Theory of Spacetime Impedance: A Reactive Framework for the Electromagnetic, Gravitational, and Quantum Structure of Vacuum

This work presents the \textit{Theory of Spacetime Impedance} (TSI), a phenomenological framework in which the vacuum is modeled as a distributed reactive medium with an effective RLC structure. At the classical level, the vacuum is characterized by the permeability $\mu_0$, the permittivity $\varepsilon_0$, and the impedance $Z_0$, so that the speed of light follows from the vacuum’s constitutive reactive properties. The TSI introduces a reactive--dissipative term $R_H$ as an effective mechanism associated with irreversibility, decoherence, and entropy production, providing a physical basis for the arrow of time.
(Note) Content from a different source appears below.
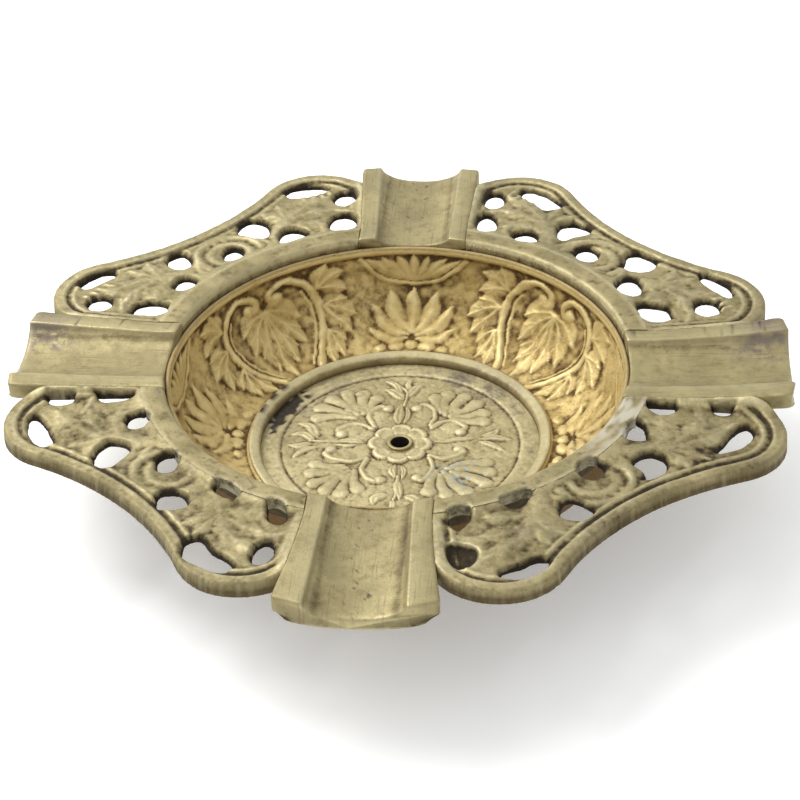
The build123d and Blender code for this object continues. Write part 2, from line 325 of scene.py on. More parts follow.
# %% Plate from a distance field
def plate_mesh(x, y, solid, free, top, under, values, rounding, draft):
    """Closed plate where solid > 0. Its top rounds down where free, the distance to a free edge, is small.

    top and under are grids of heights, and draft is how far the wall leans out, in mm.
    """
    cell = x[1] - x[0]
    gx, gy = np.gradient(blur(solid, 1), cell)
    solid = np.where(np.abs(solid) < 0.2 * cell, 0.2 * cell, solid)
    size = np.maximum(np.hypot(gx, gy), 1e-6)
    fields = [top, np.clip(free, 0, None), gx / size, gy / size, draft, under] + list(values.values())
    inside = solid > 0
    number = np.full(solid.shape, -1)
    number[inside] = np.arange(inside.sum())
    i, j = np.nonzero(inside)
    rows = [np.stack([x[i], y[j]] + [f[i, j] for f in fields], 1)]
    count = len(i)
    crossing = {}
    for axis in (0, 1):
        a = (slice(0, -1), slice(None)) if axis == 0 else (slice(None), slice(0, -1))
        b = (slice(1, None), slice(None)) if axis == 0 else (slice(None), slice(1, None))
        i, j = np.nonzero(inside[a] != inside[b])
        i2, j2 = (i + 1, j) if axis == 0 else (i, j + 1)
        t = solid[i, j] / (solid[i, j] - solid[i2, j2])
        mixed = [f[i, j] * (1 - t) + f[i2, j2] * t for f in fields]
        rows.append(np.stack([x[i] + (x[i2] - x[i]) * t, y[j] + (y[j2] - y[j]) * t] + mixed, 1))
        for k, (p, q) in enumerate(zip(i, j)):
            crossing[axis, p, q] = count + k
        count += len(i)
    table = np.vstack(rows)
    drop = rounding - np.sqrt(np.clip(rounding**2 - np.clip(rounding - table[:, 3], 0, None) ** 2, 0, None))
    upper = np.column_stack([table[:, :2], table[:, 2] - drop])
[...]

At the quantum level, TSI incorporates a quantum RLC triad associated with the electron, defined by a quantum inductance $L_K$, a quantum capacitance $C_K$, and the von Klitzing resistance $R_K$. When normalized by the Compton wavelength, these quantities admit a direct comparison with $\mu_0$ and $\varepsilon_0$, identifying the fine-structure constant as an impedance scaling factor between classical and quantum regimes. Within this unified reactive picture, inductive, capacitive, and resistive responses are respectively associated with gravitation, electromagnetism, and thermodynamic irreversibility, offering a complementary bridge across quantum, relativistic, and macroscopic domains.